After days of frantic gathering, all the precious intelligence had to be squeezed into the two tiny sheets of rice paper the British had supplied with the pigeon. Raskin’s experience as a cartographer in the First World War and from China as a calligrapher meant he would be the one to write it all up. The Debaillies had just the place for him to work. Their corner shop was the public face of the business, where customers could come in and out. But the building was more of a mini-complex. There was an adjoining house where the family lived. And then, round the back of the shop, past a small, closed interior courtyard, was a structure used as a warehouse to store all the goods. At the beginning of the war, fearing German bombs, the family had built a windowless concrete room towards the back. Relatives would send their children out to Lichtervelde because it was thought less dangerous, and this room was their hiding place. The room had a bed in it where the children could sleep at times of danger, and a strong lock. It was what you might today call a safe room.
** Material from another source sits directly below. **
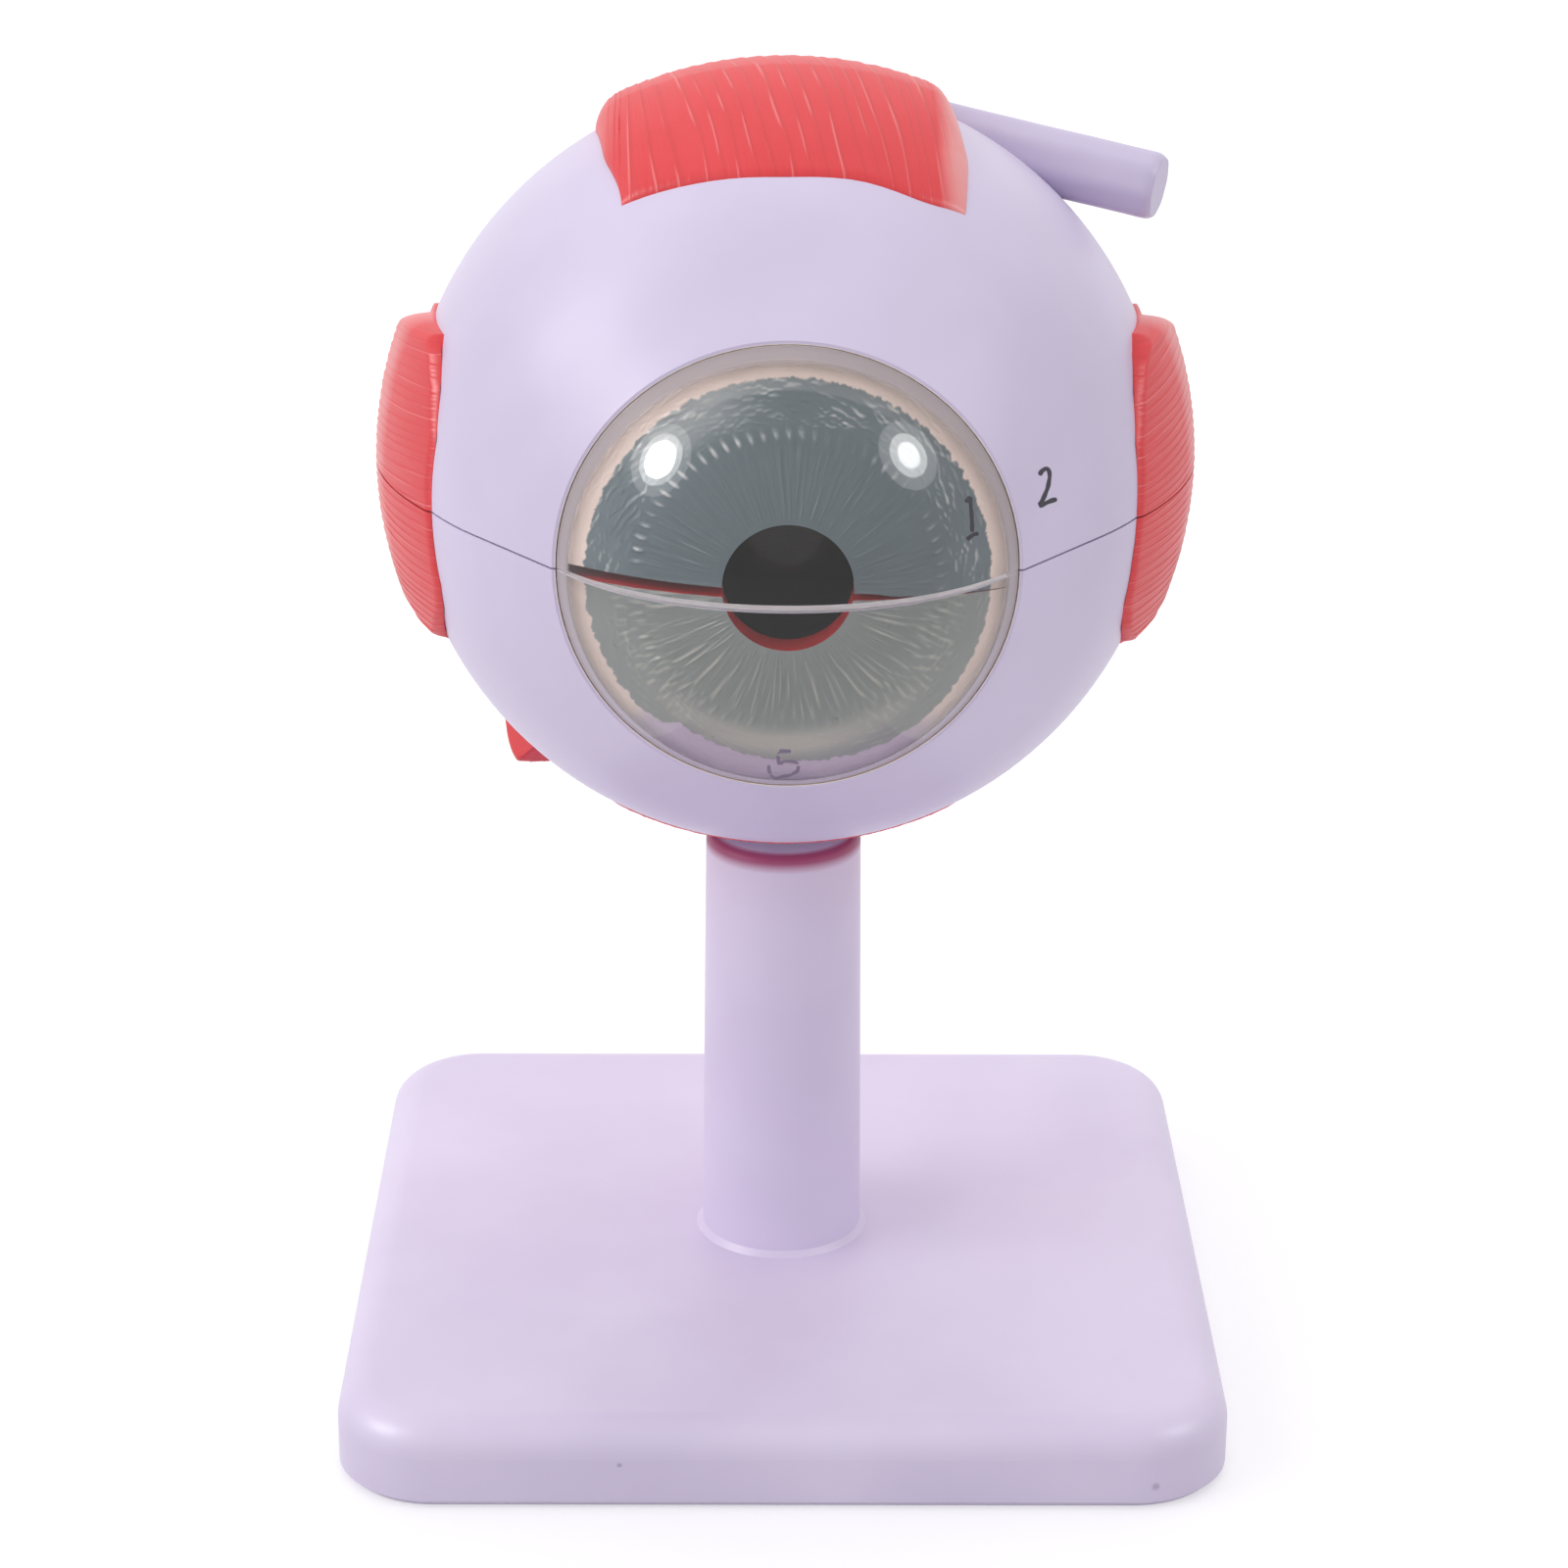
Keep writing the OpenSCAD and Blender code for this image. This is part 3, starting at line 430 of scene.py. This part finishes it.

It was perfect for spy-work.

A niece called Rosa, the daughter of another sister, was only eleven but was staying with the family. She was fond of Raskin. He wrote a rhyme, ‘Doosje van Roosje’ (little Rosa’s little box), on her sewing box and taught her to play the accordion the family had given him as a gift. She remembers Raskin was there more than normal during those days of July 1941. Something different was happening, she knew, but no one told her what it was. That would be too risky, in case she talked. She does remember one of her aunts – Marie, she thinks – heading into the safe room more often than she normally did.